I now had a serious problem. The majority of my business and income was entirely dependant on an offshore freelancer that I’d never met. If he was to quit one day, it would take me a month to find someone new and train them suitably, at which point my clients would have walked away. Sure, I had a loose contract in place with the freelancer, but it was totally unenforceable in practice. I hoped that paying $11/hr which was a significant salary at that time in India would be enough reason to stay motivated and committed, but I wouldn’t risk my business and reputation on it.Image Credit (CC)
Next step, grow from 1 to 3 freelancers, where for every 40 hours one freelancer puts in, the other two each put 5 hours in keeping up to date and understanding the projects. If one of the freelancers should disappear, we could continue on relatively easily.
This is where some really good luck kicked in! My online gaming client wanted a full rebuild of his website, and needed about 100 hours per week put in for the foreseeable future. He got in touch and asked if I could meet that – “Sure!” I said with a perfectly straight face.
Back I went on my hunt for more freelancers, and I put them through the same process as before. A week later, I had two new guys ready to start at $11/hr.
There were a few growing pains when we got started, but we quickly got into full swing. Let’s go back to the numbers:
- Personal networking job: 20h – $700/week
- Web programming for an online gaming client 100h – $4000/week
- Web programming for network security client – 20h – $600/week
- Misc small jobs and bits and pieces – $150/week
Development expenses were $11 x 120 hours: $1320/week + about 20 unbillable hours (cross learning): $220
Total profit: About $4000/week, or $16,000/month
We continued to grow over the next year to 5 full time offshore developers.

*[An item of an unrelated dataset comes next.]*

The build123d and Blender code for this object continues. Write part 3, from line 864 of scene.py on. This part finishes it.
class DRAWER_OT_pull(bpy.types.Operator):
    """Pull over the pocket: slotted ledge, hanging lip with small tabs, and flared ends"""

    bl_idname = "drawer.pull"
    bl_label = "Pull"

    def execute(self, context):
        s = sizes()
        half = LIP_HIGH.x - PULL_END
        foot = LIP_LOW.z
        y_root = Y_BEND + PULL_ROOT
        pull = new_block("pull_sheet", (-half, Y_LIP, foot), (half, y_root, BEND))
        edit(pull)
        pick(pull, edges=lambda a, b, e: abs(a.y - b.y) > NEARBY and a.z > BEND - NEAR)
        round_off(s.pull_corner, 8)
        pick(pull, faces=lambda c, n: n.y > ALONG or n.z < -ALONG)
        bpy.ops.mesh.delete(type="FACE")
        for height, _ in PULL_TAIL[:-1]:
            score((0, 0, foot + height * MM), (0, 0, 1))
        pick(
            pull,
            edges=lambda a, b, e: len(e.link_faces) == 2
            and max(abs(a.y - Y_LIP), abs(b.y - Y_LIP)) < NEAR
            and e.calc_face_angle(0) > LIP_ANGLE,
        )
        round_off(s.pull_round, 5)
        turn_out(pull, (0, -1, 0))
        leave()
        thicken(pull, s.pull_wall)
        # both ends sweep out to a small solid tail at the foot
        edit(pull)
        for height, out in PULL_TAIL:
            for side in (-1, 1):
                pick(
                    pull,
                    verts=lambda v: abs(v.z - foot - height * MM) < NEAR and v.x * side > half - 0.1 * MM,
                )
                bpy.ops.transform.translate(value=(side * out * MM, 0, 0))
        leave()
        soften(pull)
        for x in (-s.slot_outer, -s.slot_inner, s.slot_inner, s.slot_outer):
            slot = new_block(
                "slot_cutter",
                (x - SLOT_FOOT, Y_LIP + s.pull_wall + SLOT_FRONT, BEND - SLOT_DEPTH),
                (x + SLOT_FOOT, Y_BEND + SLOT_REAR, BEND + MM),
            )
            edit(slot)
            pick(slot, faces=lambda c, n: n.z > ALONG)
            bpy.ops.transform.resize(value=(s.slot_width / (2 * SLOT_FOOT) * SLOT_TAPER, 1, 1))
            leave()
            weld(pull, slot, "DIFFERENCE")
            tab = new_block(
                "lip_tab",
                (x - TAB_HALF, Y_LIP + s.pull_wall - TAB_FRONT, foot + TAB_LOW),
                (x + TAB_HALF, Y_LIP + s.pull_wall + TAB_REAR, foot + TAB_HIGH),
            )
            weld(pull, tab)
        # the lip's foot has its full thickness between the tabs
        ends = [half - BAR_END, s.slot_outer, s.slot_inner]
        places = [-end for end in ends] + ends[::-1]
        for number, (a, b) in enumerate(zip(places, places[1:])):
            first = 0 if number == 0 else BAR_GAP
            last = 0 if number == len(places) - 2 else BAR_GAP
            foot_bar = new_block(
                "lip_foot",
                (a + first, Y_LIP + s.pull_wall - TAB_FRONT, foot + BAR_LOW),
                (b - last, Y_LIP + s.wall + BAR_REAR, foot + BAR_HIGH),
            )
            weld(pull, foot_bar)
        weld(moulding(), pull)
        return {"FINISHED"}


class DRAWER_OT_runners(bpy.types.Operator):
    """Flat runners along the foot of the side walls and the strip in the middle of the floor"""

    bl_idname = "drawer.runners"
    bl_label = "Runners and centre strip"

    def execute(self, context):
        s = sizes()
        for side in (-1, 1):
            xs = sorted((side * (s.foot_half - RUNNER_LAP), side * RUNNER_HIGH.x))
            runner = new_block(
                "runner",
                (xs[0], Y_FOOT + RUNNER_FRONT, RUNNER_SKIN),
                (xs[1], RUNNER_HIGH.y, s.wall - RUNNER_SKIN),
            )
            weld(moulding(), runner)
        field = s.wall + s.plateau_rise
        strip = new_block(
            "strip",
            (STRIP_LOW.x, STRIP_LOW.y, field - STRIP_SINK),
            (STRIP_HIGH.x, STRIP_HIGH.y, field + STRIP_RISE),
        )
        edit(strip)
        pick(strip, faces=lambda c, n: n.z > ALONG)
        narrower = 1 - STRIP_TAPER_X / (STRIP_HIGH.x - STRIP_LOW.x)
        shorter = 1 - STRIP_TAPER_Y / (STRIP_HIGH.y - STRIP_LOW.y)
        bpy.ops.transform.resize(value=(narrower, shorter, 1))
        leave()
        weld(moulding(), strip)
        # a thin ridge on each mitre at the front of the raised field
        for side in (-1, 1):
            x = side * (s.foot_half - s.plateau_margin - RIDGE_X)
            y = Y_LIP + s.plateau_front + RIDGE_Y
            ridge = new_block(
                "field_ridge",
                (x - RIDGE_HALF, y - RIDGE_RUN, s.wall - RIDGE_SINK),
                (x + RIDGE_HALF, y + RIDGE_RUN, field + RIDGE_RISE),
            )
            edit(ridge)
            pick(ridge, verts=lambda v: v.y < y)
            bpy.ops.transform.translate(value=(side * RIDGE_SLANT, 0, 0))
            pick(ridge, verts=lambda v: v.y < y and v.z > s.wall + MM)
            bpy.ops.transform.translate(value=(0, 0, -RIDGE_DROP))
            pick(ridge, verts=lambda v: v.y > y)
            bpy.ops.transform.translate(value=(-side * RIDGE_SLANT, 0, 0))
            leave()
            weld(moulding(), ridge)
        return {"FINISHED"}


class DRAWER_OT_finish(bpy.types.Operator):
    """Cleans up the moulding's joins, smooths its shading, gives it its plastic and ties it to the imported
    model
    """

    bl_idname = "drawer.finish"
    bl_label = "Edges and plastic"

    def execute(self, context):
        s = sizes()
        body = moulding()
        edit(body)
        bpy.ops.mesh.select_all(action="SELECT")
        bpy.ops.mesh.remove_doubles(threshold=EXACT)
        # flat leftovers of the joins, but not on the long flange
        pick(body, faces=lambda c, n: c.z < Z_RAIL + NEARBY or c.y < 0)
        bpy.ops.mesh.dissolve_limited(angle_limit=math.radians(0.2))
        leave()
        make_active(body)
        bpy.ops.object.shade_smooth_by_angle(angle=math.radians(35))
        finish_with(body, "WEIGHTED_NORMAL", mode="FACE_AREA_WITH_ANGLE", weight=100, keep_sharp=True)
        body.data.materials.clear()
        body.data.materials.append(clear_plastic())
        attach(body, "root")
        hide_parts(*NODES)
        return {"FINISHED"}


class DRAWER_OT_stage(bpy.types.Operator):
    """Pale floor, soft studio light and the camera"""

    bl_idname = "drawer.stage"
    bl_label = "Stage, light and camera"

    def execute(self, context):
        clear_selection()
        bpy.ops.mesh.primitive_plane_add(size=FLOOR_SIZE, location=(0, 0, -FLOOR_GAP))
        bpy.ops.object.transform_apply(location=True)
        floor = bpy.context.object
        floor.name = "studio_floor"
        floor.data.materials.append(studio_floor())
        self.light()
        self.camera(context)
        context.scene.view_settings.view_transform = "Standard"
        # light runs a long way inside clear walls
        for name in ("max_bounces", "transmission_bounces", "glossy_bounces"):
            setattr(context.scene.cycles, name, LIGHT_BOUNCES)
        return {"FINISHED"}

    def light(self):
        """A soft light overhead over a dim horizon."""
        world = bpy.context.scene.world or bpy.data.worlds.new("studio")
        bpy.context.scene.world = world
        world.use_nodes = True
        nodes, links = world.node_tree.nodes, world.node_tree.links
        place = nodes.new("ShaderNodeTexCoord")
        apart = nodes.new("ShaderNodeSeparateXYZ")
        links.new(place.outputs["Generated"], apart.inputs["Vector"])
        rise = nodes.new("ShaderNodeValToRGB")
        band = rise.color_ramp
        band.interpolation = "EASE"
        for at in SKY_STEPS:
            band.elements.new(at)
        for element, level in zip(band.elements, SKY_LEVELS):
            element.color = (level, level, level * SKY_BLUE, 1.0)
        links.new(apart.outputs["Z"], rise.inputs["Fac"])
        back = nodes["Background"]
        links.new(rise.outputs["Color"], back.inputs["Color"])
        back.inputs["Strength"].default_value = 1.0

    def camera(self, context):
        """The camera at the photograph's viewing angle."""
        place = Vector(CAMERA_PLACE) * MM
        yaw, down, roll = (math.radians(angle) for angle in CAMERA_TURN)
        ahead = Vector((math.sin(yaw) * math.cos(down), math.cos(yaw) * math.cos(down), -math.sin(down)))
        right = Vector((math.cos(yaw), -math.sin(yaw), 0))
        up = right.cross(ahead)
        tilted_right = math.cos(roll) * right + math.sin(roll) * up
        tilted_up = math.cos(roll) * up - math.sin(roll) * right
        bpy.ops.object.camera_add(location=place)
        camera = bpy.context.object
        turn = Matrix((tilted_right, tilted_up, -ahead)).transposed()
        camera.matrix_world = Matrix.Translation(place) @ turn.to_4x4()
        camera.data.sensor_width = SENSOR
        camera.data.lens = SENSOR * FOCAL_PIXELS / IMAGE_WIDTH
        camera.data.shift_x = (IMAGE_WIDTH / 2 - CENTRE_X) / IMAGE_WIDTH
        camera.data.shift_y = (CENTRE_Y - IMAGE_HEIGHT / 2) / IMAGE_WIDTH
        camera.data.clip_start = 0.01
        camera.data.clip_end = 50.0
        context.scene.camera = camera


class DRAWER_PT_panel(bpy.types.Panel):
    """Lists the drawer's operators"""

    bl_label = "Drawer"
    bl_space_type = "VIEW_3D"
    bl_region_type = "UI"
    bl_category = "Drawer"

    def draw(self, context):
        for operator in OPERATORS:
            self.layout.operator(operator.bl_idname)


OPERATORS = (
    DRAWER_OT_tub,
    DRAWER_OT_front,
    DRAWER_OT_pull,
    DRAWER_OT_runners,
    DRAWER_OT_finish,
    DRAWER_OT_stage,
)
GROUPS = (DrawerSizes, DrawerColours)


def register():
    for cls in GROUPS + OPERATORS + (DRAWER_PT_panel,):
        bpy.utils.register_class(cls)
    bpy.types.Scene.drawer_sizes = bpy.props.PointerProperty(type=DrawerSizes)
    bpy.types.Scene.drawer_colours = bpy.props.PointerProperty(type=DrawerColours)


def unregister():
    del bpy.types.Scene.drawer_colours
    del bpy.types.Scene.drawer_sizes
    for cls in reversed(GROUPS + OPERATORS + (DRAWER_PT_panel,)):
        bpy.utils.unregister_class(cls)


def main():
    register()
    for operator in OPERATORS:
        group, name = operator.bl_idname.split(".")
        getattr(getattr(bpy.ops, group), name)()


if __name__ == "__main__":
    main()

The online gaming client introduced me to his other colleagues and we begun putting in solutions for them too. I kept the accounting side of the business very simple. I knew in my head what was profitable and what wasn’t, and for record keeping, I had a spreadsheet of all invoices and all expenses which I sent to my accountant every 3 months. I didn’t overspend, and knew I had to cover the tax bill when it arrived.
Then, disaster struck.
My online gaming client (90% of my business) went bust, leaving about $18,000 outstanding. Of course, I was morally and legally obliged to pay my developers – they were hard working guys with families, and I could afford to pay them. Not only had I been burned for $18k, but had to pay another few thousand to the developers for the work and had just lost a huge income going forward.
$18,000 is a big sum of money, but with 4 developers working on that project, doing 40 hours per week at $40/hr, it was about 3 weeks worth of work. What did I learn?

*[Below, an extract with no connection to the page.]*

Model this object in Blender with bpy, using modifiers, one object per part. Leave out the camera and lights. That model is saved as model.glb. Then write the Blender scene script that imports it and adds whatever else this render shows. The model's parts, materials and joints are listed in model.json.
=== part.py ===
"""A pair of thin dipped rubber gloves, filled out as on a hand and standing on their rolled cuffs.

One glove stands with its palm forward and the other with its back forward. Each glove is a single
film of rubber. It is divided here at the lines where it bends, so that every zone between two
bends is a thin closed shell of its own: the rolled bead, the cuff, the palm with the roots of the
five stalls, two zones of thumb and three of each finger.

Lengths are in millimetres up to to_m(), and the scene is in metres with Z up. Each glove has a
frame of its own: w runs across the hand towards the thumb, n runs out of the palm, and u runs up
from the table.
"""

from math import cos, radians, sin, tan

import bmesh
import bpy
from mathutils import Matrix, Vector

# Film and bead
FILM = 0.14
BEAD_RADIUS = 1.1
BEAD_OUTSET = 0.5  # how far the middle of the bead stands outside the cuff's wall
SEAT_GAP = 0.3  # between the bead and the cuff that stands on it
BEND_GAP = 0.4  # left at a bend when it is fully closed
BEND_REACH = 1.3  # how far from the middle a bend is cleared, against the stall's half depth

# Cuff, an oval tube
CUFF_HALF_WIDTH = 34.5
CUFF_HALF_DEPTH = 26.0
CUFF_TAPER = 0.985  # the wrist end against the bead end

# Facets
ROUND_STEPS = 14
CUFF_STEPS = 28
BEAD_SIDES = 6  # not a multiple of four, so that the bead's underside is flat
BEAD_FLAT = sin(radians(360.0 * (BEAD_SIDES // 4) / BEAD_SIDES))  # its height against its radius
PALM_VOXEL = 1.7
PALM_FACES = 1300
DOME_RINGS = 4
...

- The client started by paying invoices twice weekly, it then started to shift to weekly, then every 10 or 14 days he’d be part paying bits of different invoices. He had also gone from nice and very easy to work with for several years to becoming more aggressive, short and unpleasant. I should have seen the warning signs and reigned in the amount of time on the project until payment was cleared. Ever since, I’ve been far more assertive with billing.

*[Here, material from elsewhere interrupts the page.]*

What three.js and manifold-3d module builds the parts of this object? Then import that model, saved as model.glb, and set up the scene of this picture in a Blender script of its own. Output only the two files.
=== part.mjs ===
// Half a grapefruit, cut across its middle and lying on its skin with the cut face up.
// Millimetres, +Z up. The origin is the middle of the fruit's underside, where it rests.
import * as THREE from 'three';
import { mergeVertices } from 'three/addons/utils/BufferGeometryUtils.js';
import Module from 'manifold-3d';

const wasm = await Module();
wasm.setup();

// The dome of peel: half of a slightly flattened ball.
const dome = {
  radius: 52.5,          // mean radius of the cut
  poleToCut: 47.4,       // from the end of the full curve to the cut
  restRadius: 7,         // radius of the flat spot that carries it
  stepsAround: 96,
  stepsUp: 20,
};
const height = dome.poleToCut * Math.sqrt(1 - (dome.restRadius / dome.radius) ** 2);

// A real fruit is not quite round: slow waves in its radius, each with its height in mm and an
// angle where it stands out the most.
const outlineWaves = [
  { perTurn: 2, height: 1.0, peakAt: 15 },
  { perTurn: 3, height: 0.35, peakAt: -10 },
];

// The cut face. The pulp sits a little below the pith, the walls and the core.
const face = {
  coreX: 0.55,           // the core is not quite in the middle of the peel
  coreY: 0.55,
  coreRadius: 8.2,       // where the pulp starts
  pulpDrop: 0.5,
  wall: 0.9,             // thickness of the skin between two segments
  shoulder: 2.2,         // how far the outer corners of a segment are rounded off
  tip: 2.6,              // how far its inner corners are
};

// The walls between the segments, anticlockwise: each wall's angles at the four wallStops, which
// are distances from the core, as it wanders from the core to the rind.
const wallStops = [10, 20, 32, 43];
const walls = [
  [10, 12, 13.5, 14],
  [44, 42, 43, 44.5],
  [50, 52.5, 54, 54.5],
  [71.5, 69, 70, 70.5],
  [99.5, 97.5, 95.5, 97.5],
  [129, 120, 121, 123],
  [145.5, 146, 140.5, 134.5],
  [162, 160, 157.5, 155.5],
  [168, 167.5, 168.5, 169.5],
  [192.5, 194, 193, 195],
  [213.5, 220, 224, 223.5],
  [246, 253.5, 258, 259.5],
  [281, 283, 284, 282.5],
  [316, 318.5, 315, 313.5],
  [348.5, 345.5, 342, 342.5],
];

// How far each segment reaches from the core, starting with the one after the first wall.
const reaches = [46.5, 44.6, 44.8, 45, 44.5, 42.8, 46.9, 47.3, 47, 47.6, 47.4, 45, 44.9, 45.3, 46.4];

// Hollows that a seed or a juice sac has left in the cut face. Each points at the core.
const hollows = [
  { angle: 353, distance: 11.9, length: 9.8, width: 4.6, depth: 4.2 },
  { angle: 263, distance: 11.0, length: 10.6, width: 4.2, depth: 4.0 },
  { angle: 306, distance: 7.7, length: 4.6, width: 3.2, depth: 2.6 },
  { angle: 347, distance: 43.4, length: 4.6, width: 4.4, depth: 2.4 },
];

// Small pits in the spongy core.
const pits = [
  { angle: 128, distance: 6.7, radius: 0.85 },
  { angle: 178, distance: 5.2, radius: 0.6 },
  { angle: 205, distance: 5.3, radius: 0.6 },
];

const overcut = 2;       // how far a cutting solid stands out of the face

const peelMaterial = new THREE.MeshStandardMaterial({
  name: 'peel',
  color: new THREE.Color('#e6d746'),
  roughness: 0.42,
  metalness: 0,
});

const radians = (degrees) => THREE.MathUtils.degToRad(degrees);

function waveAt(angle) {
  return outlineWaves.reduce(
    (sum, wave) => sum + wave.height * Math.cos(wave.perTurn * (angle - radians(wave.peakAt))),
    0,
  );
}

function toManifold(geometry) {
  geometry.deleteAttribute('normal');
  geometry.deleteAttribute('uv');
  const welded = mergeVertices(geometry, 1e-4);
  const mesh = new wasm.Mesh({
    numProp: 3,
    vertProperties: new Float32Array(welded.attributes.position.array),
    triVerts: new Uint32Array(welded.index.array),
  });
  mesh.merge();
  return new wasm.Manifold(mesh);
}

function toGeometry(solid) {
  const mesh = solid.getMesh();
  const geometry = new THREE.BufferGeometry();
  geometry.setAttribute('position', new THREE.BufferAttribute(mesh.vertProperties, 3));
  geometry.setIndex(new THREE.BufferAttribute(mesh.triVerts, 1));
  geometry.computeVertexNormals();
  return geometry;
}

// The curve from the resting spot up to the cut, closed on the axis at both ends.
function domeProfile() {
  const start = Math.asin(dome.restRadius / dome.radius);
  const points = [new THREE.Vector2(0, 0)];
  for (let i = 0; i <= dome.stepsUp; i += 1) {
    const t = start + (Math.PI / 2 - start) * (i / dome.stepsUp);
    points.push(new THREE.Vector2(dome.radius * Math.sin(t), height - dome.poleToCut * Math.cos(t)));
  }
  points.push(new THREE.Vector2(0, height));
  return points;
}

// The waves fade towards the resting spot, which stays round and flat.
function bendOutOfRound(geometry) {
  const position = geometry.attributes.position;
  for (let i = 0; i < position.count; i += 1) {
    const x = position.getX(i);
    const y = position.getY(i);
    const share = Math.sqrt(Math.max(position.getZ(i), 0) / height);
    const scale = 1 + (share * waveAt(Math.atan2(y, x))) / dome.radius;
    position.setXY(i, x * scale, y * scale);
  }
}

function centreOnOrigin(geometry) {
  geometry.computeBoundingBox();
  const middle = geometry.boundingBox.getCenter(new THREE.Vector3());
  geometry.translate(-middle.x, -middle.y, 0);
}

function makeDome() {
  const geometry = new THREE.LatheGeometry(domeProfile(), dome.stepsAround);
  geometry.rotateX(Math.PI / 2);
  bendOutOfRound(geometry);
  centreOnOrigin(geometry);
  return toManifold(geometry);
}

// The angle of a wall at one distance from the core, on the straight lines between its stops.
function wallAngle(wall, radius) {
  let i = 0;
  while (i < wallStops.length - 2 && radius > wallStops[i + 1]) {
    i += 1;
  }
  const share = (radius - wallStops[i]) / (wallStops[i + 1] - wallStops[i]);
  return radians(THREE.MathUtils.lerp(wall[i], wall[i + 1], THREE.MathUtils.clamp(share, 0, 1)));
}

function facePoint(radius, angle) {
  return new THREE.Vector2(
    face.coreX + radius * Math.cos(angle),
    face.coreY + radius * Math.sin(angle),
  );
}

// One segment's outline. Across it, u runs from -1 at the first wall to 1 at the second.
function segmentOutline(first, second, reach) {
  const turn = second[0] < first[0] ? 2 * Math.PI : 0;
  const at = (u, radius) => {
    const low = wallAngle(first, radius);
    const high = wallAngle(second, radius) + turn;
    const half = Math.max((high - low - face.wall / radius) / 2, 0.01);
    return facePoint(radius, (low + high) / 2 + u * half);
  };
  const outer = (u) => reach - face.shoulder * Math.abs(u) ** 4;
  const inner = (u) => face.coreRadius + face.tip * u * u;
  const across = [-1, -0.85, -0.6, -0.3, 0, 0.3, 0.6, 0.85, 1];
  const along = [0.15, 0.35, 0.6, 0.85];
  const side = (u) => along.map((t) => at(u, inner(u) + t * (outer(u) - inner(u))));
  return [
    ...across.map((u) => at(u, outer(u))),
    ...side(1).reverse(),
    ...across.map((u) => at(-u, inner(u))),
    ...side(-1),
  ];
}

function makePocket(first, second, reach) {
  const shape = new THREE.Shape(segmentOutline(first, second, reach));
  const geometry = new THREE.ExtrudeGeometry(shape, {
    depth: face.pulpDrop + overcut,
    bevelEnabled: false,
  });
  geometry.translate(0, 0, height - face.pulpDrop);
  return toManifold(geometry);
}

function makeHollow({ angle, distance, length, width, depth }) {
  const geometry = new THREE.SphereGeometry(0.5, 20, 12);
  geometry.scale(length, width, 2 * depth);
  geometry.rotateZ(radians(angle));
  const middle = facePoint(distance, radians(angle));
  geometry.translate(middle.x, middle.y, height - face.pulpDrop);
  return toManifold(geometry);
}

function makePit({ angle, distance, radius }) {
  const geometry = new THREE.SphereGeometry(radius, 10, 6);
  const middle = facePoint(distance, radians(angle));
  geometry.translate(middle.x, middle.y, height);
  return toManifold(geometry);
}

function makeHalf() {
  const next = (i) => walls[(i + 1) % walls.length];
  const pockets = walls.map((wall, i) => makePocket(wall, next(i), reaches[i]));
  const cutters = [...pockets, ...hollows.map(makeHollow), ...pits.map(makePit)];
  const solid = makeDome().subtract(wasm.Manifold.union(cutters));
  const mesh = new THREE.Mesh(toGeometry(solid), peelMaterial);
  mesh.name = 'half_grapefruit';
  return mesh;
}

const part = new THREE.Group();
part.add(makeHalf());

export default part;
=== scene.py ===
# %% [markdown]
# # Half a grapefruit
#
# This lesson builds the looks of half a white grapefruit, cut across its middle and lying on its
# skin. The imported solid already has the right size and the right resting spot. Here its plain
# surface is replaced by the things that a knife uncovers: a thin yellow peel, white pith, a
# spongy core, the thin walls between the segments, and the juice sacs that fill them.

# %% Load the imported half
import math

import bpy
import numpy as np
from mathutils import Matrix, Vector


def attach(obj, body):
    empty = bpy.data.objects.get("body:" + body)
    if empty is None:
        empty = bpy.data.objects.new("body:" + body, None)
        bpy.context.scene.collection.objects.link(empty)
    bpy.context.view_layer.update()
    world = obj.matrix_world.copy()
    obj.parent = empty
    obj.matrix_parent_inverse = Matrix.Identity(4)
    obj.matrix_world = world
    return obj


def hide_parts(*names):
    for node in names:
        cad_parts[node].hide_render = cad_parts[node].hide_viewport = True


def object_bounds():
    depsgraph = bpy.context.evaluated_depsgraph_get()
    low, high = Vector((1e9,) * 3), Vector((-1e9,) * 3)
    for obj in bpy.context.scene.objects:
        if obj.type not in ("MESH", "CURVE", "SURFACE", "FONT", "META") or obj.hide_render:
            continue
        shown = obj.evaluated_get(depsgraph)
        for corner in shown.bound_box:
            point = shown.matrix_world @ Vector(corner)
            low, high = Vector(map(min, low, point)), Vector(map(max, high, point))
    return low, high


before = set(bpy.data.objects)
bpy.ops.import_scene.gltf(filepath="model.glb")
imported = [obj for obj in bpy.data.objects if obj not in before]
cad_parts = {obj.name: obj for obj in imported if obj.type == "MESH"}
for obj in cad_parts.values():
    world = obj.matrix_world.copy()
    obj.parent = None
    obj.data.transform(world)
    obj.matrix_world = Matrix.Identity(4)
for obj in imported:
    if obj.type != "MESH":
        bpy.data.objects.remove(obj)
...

- Just as I didn’t want to base my entire business on one freelancer, I should never have based it on one client – no matter much work that client was giving me. While the client was continuing to put more and more work through my team, I spent my free time making plans for the future, reading, going out, and going back to being a geek by playing with electronics and learning new technologies. Business development? Networking? I’d forgotten all about it – my business was growing itself.
I got back to Rent A Coder (which had then become vWorker), and I was shocked to discover that 4 years later, it was something altogether different. It was no longer the clean and simple job board that I remembered. It was packed full of membership options, advertising options and freelancers having to pay to reach out to customers or have their profiles shown. Worse still, it was flooded with low quality cheap freelancers and projects to match.
I decided to start up a tech blog, focused on the kind of work I was interested in. I turned out a lot of relevant content, built a lot of links through guest blogging, and optimized for search phrases I really wanted to attract. It took a lot of time, but it was worth it. I started getting a new lead once or twice per week, and every couple of weeks, I’d land a decent sized project.
About a year later, I was back to the same level of work as before, and business was good again! I’d learned my lessons though – never let client accounts get out of control, don’t put all my eggs in one basked, and never stop networking and doing business development. I also decided to diversify away from web development and into web security. A far more lucrative and in-demand skill.
You could argue that what I was doing wasn’t strictly freelancing any more. It was more running a company, managing other freelancers. That’s true, but that was always my aim. I did (and still do) plenty of freelancing throughout, but at the same time there’s only so many hours in my day that I’m willing to sell, no matter how much a client is paying.
Lets look at one final set of numbers!
- 60 hours per week at $30/hr: $90,000/yr with a 2 week holiday. 60 hours is working 10 solid hours per day for 50 weeks of the year.
- 60 hours per week at $40/hr: $120,000/yr
- 50 hours per week at $50/hr: $125,000/yr
- 40 hours per week at $60/hr: $120,000/yr
The numbers might look appealing, but with experience I can tell you that 50 or 60 hour weeks, every single week, start to become very tiring and frustrating – no matter how much you’re earning. I also find it very difficult to be working productively at the PC for that amount of time each day. What’s the point of earning, if 80% of your waking hours are spent chained to a chair and PC?
There’s a pretty low ceiling of how much you can earn and how long you’ll be able to do it for. So there’s really two choices;
- Increase hours and take on your own freelancers to handle the extra work – that’s what I did.
- Increase rates significantly, continue freelancing.
If you’re able to become an authority in your field, you may be able to command $80, $120 or even $200 per hour. At $200 per hour, 15 hours a week, you’ll net $150,000 per year. In my own experience, it’s very difficult to push your rates up that high in most industries unless you super specialise or draw from multiple skillsets. It’s far easier to find more solid clients willing to put 20+ hours per week through you at $40/hr.
Today, I have 3 freelancers I continue to work with full time for web application projects. I spend a couple of hours each week on QA/management, I usually do a couple of web security and bespoke consulting gigs per week ($1k to $5k a go), and spend the rest of my time on this blog doing what I love – helping others quit the cubicle to start and grow successful freelancing businesses.